I don't think that the public-at-large not caring for their privacy now means they don't care for their privacy. It means they're ignorant or don't understand the importance of their privacy. Education has shown that the public is changing and becoming more aware of the importance of their privacy. Adoption is slow, but even if it takes 10 more years to convince people privacy matters - that isn't a reason to give up now.

[0] https://www.youtube.com/watch?v=H_Udb8SYeS0

Obviously people can be manipulated into believing anything. Especially by charismatic media figures. It's incredibly condescending of you to believe that people only disagree with you because they don't know any better. Especially when you try to pull that shit on me.

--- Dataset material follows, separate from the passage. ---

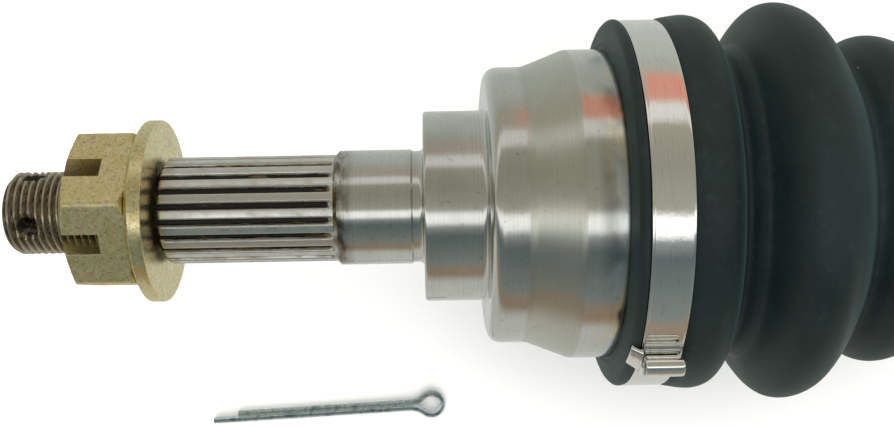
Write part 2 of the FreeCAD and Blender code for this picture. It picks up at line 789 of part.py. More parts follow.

I care about whether the food I eat contains beef, but I don't think that you or anyone else is ignorant for not caring. As if I only had to educate you about the proper Hindu way and then you'd recognize that it mattered after all. I accept that different people have different beliefs. Why can't you and all the other religious whackos have the decency to do the same? Obvious answer: you don't even see it as a religion. To you it's just truth. Well, you're not the first.

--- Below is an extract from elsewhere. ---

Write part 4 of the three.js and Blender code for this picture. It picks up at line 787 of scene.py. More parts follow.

>It's incredibly condescending of you to believe that people only disagree with you because they don't know any better.

Please don't skim read. I see we're done here.

>(but not always, its also possible I can be wrong too :) ) \

>I care about whether the food I eat contains beef, but I don't think that you or anyone else is ignorant for not caring. As if I only had to educate you about the proper Hindu way and then you'd recognize that it mattered after all.

I disagree. I'd be ignorant as to why I should care. What if I tried to feed you beef and didn't understand why you became angry with me? Obviously this is a problem of my ignorance - fixed by education. Ignorance is not a bad thing. People cannot be expected to know everything.

Why provide a TLDR section that you feel doesn't accurately represent what you said?